As I continued to survey the area, something white caught my eye. It was almost like a white flag of surrender, which I thought was a little harsh, even for a cemetery. The closer we moved to the object, the more familiar it became. It was a 12th Man Towel attached to a stake. During Jackie Sherrill’s tenure as the head football coach at A&M, he introduced the tradition of waving white towels imprinted with 12th Man. This was a rally cry for the team and reminded us that all Aggies stand ready to go in the game and help our boys if ever needed. To a die-hard Aggie fan, the 12th Man Towel is a mandatory wardrobe accessory for game-day attire.

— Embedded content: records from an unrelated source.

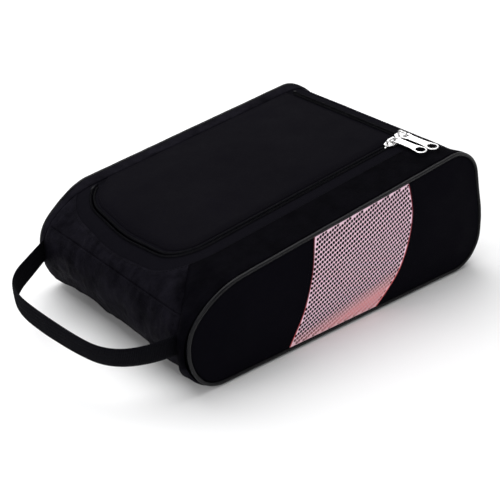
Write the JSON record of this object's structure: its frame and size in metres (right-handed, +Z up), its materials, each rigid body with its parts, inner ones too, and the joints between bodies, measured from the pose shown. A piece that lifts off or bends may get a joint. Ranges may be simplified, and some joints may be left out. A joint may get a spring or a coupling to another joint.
{
  "type": "golf shoe bag",
  "caption": "Wedge-shaped zipped shoe bag with a hinged padded lid, mesh side windows, piped edges and a webbing carry handle at its rounded nose.",
  "frame": {"origin": "on the floor under the middle of the bag's body, at the centre of its flat bottom", "axes": "+X towards the tall rear end, -X towards the nose and handle, +Z up, -Y the side with the zip's long run"},
  "size_m": [0.3947, 0.218, 0.1277],
  "materials": {
    "gusset_nylon": "woven nylon, slightly crinkled, satin",
    "side_nylon": "fine woven nylon, smooth",
    "pink_mesh": "open knitted mesh, matte",
    "piping": "cord covered in satin nylon",
    "binding_tape": "ribbed binding tape",
    "zip_tape": "woven zip tape",
    "zip_coil": "moulded coil",
    "nickel": "polished nickel plate",
    "board": "matte sheet",
    "lining": "plain taffeta",
    "lid_satin": "smooth satin nylon over foam",
    "foam": "soft closed-cell foam",
    "webbing": "ribbed woven webbing"
  },
  "bodies": {
    "shell": {"bottom_panel": "gusset_nylon", "rear_panel": "gusset_nylon", "rear_top_strip": "gusset_nylon", "near_top_gusset": "gusset_nylon", "far_top_gusset": "gusset_nylon", "upper_nose_panel": "gusset_nylon", "lower_nose_panel": "gusset_nylon", "near_front_panel": "side_nylon", "near_rear_panel": "side_nylon", "far_front_panel": "side_nylon", "far_rear_panel": "side_nylon", "near_mesh_window": "pink_mesh", "far_mesh_window": "pink_mesh", "near_piping": "piping", "far_piping": "piping", "near_seam_binding": "binding_tape", "far_seam_binding": "binding_tape", "shell_zip_tape": "zip_tape", "shell_zip_coil": "zip_coil", "front_zip_stop": "zip_coil", "rear_zip_stop": "zip_coil", "base_board": "board", "base_lining": "lining", "near_handle_end": "webbing", "far_handle_end": "webbing"},
    "lid": {"lid_panel": "lid_satin", "lid_foam": "foam", "lid_lining": "lining", "lid_binding": "binding_tape", "lid_zip_tape": "zip_tape", "lid_zip_coil": "zip_coil"},
    "slider_near": {"near_slider": "nickel", "near_slider_cap": "nickel"},
    "slider_rear": {"rear_slider": "nickel", "rear_slider_cap": "nickel"},
    "tab_near": {"near_pull_tab": "nickel"},
    "tab_rear": {"rear_pull_tab": "nickel"},
    "handle": {"handle_strap": "webbing"}
  },
  "joints": [
    {"name": "lid_hinge", "type": "hinge", "parent": "shell", "child": "lid", "pos_m": [0, 0.098, 0.1062], "axis": [-0.9909, 0, -0.1347], "range_deg": [0, 165]},
    {"name": "near_slider_run", "type": "slide", "parent": "shell", "child": "slider_near", "axis": [-0.9909, 0, -0.1347], "range_m": [0, 0.2]},
    {"name": "rear_slider_run", "type": "slide", "parent": "shell", "child": "slider_rear", "axis": [0, 1, 0], "range_m": [0, 0.13]},
    {"name": "near_tab_swivel", "type": "hinge", "parent": "slider_near", "child": "tab_near", "pos_m": [0.106, -0.054, 0.12303], "axis": [-0.1347, 0, 0.9909], "range_deg": [-50, 0]},
    {"name": "rear_tab_flip", "type": "hinge", "parent": "slider_rear", "child": "tab_rear", "pos_m": [0.1166, -0.0554, 0.12447], "axis": [-0.9909, 0, -0.1347], "range_deg": [0, 100]},
    {"name": "handle_swing", "type": "hinge", "parent": "shell", "child": "handle", "pos_m": [-0.167, 0, 0.0428], "axis": [0, 1, 0], "range_deg": [-30, 70]}
  ]
}
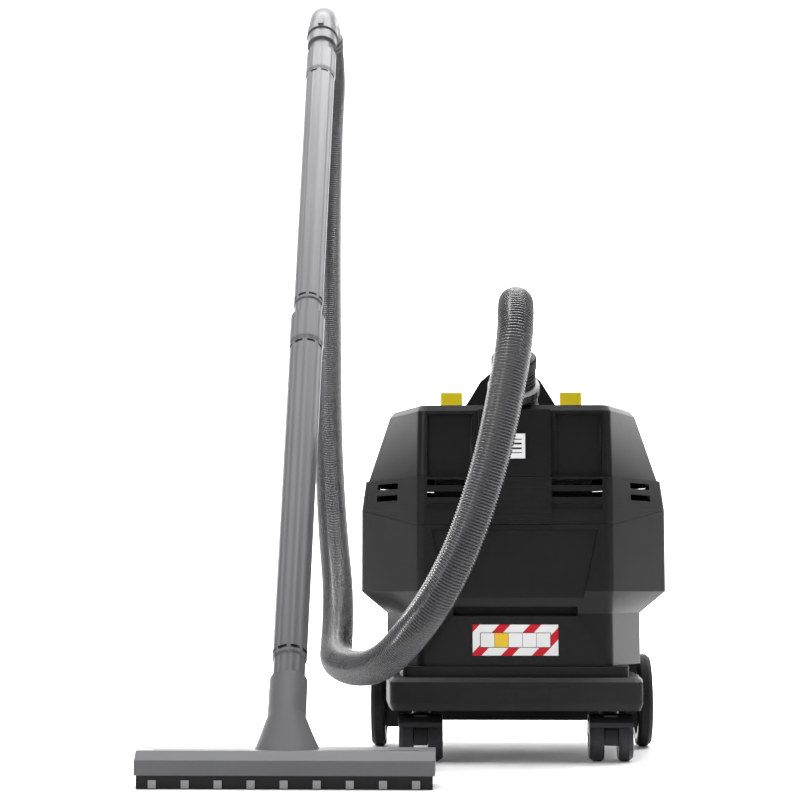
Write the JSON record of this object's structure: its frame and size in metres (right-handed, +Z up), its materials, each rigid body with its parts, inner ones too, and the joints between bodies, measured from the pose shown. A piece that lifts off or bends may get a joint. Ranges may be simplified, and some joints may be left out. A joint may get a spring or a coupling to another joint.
{
  "type": "wet and dry vacuum cleaner",
  "caption": "Tub vacuum cleaner on wheels with a latched motor head, corrugated suction hose, wand with elbow and wide floor nozzle.",
  "frame": {"origin": "on the floor, under the middle of the rigid object (machine, wand and nozzle, without the hose)", "axes": "+Z up, the machine's front and the nozzle face -Y, +X to the right seen from the front"},
  "size_m": [0.5782, 1.0048, 1.0561],
  "materials": {
    "tub_plastic": "fine grain",
    "head_plastic": "fine grain",
    "trolley_plastic": "fine grain",
    "caster_plastic": "satin",
    "tyre": "matt",
    "wheel_plastic": "satin",
    "steel": "satin",
    "yellow_plastic": "semi-gloss",
    "accessory_grey": "satin",
    "hose_grey": "semi-gloss",
    "rubber": "matt",
    "white_plate": "printed",
    "red_white_plate": "printed",
    "filter_paper": "pleated",
    "foam": "open cell",
    "motor_metal": "cast",
    "inner_plastic": "satin",
    "copper_pack": "wound"
  },
  "bodies": {
    "tub": {"base_trolley": "trolley_plastic", "base_screws": "steel", "rear_axle": "steel", "container": "tub_plastic", "rim_gasket": "rubber", "striped_plate": "red_white_plate", "latch_pins": "steel"},
    "head": {"head_lower_housing": "head_plastic", "head_upper_cover": "head_plastic", "head_screws": "steel", "badge_plate": "white_plate", "carry_handle": "head_plastic", "lid_hinge_pin": "head_plastic", "flat_filter": "filter_paper", "filter_tray": "inner_plastic", "motor_housing": "inner_plastic", "motor_stator": "copper_pack", "motor_bearings": "steel", "float_cage": "inner_plastic", "inlet_duct": "inner_plastic", "exhaust_foam": "foam", "switch_box": "inner_plastic", "button_guide": "inner_plastic", "button_spring": "steel", "cable_gland": "rubber", "cable_hook": "head_plastic", "hose_port": "caster_plastic", "hose_sleeve": "caster_plastic", "suction_hose": "hose_grey", "elbow_cuff": "caster_plastic", "wand_elbow": "accessory_grey"},
    "filter_lid": {"filter_lid": "head_plastic"},
    "rotor": {"motor_rotor": "motor_metal"},
    "float": {"float_ball": "yellow_plastic"},
    "knob": {"power_knob": "wheel_plastic"},
    "button": {"filter_clean_button": "yellow_plastic"},
    "port_ring": {"port_ring": "accessory_grey"},
    "air_slide": {"air_slide": "accessory_grey"},
    "upper_tube": {"upper_tube": "accessory_grey"},
    "lower_tube": {"lower_tube": "accessory_grey"},
    "nozzle": {"nozzle_body": "accessory_grey", "sole_plate": "accessory_grey", "front_strip": "rubber", "rear_strip": "rubber", "roller_pins": "steel"},
    "nozzle_rollers": {"nozzle_rollers": "caster_plastic"},
    "latch_left": {"latch_left": "wheel_plastic"},
    "rear_wheel_left": {"rear_wheel_left": "wheel_plastic", "rear_tyre_left": "tyre"},
    "caster_left": {"caster_hood_left": "caster_plastic", "caster_pins_left": "steel"},
    "caster_wheels_left": {"caster_wheels_left": "tyre"},
    "lid_catch_left": {"lid_catch_left": "yellow_plastic"},
    "latch_right": {"latch_right": "wheel_plastic"},
    "rear_wheel_right": {"rear_wheel_right": "wheel_plastic", "rear_tyre_right": "tyre"},
    "caster_right": {"caster_hood_right": "caster_plastic", "caster_pins_right": "steel"},
    "caster_wheels_right": {"caster_wheels_right": "tyre"},
    "lid_catch_right": {"lid_catch_right": "yellow_plastic"}
  },
  "joints": [
    {"name": "head_lift", "type": "slide", "parent": "tub", "child": "head", "axis": [0, 0, 1], "range_m": [0, 0.15]},
    {"name": "filter_lid_hinge", "type": "hinge", "parent": "head", "child": "filter_lid", "pos_m": [0.10145, -0.04113, 0.4202], "axis": [1, 0, 0], "range_deg": [0, 95]},
    {"name": "motor_spin", "type": "hinge", "parent": "head", "child": "rotor", "pos_m": [0.10145, 0.11947, 0.34], "axis": [0, 0, 1], "continuous": true},
    {"name": "float_rise", "type": "slide", "parent": "head", "child": "float", "axis": [0, 0, 1], "range_m": [0, 0.012]},
    {"name": "power_turn", "type": "hinge", "parent": "head", "child": "knob", "pos_m": [0.20145, 0.11947, 0.42], "axis": [0, 0, -1], "range_deg": [0, 90]},
    {"name": "clean_press", "type": "slide", "parent": "head", "child": "button", "axis": [0, 0, -1], "range_m": [0, 0.004], "stiffness_N_per_m": 400, "springref_m": -0.004, "deforming": ["button_spring"]},
    {"name": "port_ring_turn", "type": "hinge", "parent": "head", "child": "port_ring", "pos_m": [0.10145, -0.08253, 0.418], "axis": [0, -0.5736, 0.8192], "range_deg": [0, 30]},
    {"name": "air_slide_turn", "type": "hinge", "parent": "head", "child": "air_slide", "pos_m": [-0.15978, 0.29913, 0.95433], "axis": [-0.0165, 0.6157, 0.7878], "range_deg": [0, 40]},
    {"name": "upper_tube_pull", "type": "slide", "parent": "head", "child": "upper_tube", "axis": [0.0165, -0.6157, -0.7878], "range_m": [0, 0.044]},
    {"name": "lower_tube_pull", "type": "slide", "parent": "upper_tube", "child": "lower_tube", "axis": [0.0165, -0.6157, -0.7878], "range_m": [0, 0.044]},
    {"name": "nozzle_pull", "type": "slide", "parent": "lower_tube", "child": "nozzle", "axis": [0.0165, -0.6157, -0.7878], "range_m": [0, 0.044]},
    {"name": "roller_spin", "type": "hinge", "parent": "nozzle", "child": "nozzle_rollers", "pos_m": [-0.13855, -0.36973, 0.009], "axis": [1, 0, 0], "continuous": true},
    {"name": "latch_left_hinge", "type": "hinge", "parent": "tub", "child": "latch_left", "pos_m": [-0.08335, 0.08347, 0.256], "axis": [0, -1, 0], "range_deg": [0, 100]},
    {"name": "rear_wheel_left_spin", "type": "hinge", "parent": "tub", "child": "rear_wheel_left", "pos_m": [-0.07055, 0.14147, 0.059], "axis": [1, 0, 0], "continuous": true},
    {"name": "caster_left_swivel", "type": "hinge", "parent": "tub", "child": "caster_left", "pos_m": [-0.00955, -0.07753, 0.06], "axis": [0, 0, 1], "continuous": true},
    {"name": "caster_left_spin", "type": "hinge", "parent": "caster_left", "child": "caster_wheels_left", "pos_m": [-0.00955, -0.09553, 0.025], "axis": [1, 0, 0], "continuous": true},
    {"name": "lid_catch_left_flip", "type": "hinge", "parent": "filter_lid", "child": "lid_catch_left", "pos_m": [0.02645, 0.02947, 0.4235], "axis": [1, 0, 0], "range_deg": [0, 65]},
    {"name": "latch_right_hinge", "type": "hinge", "parent": "tub", "child": "latch_right", "pos_m": [0.28625, 0.08347, 0.256], "axis": [0, 1, 0], "range_deg": [0, 100]},
    {"name": "rear_wheel_right_spin", "type": "hinge", "parent": "tub", "child": "rear_wheel_right", "pos_m": [0.27345, 0.14147, 0.059], "axis": [1, 0, 0], "continuous": true},
    {"name": "caster_right_swivel", "type": "hinge", "parent": "tub", "child": "caster_right", "pos_m": [0.21245, -0.07753, 0.06], "axis": [0, 0, 1], "continuous": true},
    {"name": "caster_right_spin", "type": "hinge", "parent": "caster_right", "child": "caster_wheels_right", "pos_m": [0.21245, -0.09553, 0.025], "axis": [1, 0, 0], "continuous": true},
    {"name": "lid_catch_right_flip", "type": "hinge", "parent": "filter_lid", "child": "lid_catch_right", "pos_m": [0.17645, 0.02947, 0.4235], "axis": [1, 0, 0], "range_deg": [0, 65]}
  ]
}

As the November wind blew gently that afternoon, the flag
proudly waved like the one planted at Iwo Jima. It, too, represented
pride, tradition, and camaraderie. We stepped out of the car and clumsily
searched for a note or something that might reveal the thoughtful giver of this
random act of kindness. After investigating the area for a few moments, there
was not a trace of anything but the towel. I never knew who put the flag there,
but know whoever it was understood my father’s deep love of his alma mater. I
can think of no greater honor or tribute to one of the most loyal Aggies I’ve ever
known. “There’s a spirit can ne’er be told, it’s the Spirit of Aggieland.”
As we drove away from the cemetery
that autumn night, the last few stanzas of a poem entitled “The Last Corp Trip”
echoed in my head. I will always regret that I didn’t think to have this poem
read at my father’s funeral. This is how I envisioned Dad’s entrance into heaven:
And the band poured forth the anthem in notes both
bright and clear.
And ten thousand Aggie voices sang the song they hold so dear.
And when the
band had finished, St. Peter wiped his eyes
And said, “It’s not so hard to see they’re meant for Paradise.”
And the colonel of the Cadet Corps said as he stiffly took his stand,
“It’s just another Corps Trip, boys, we’ll march in behind the band.”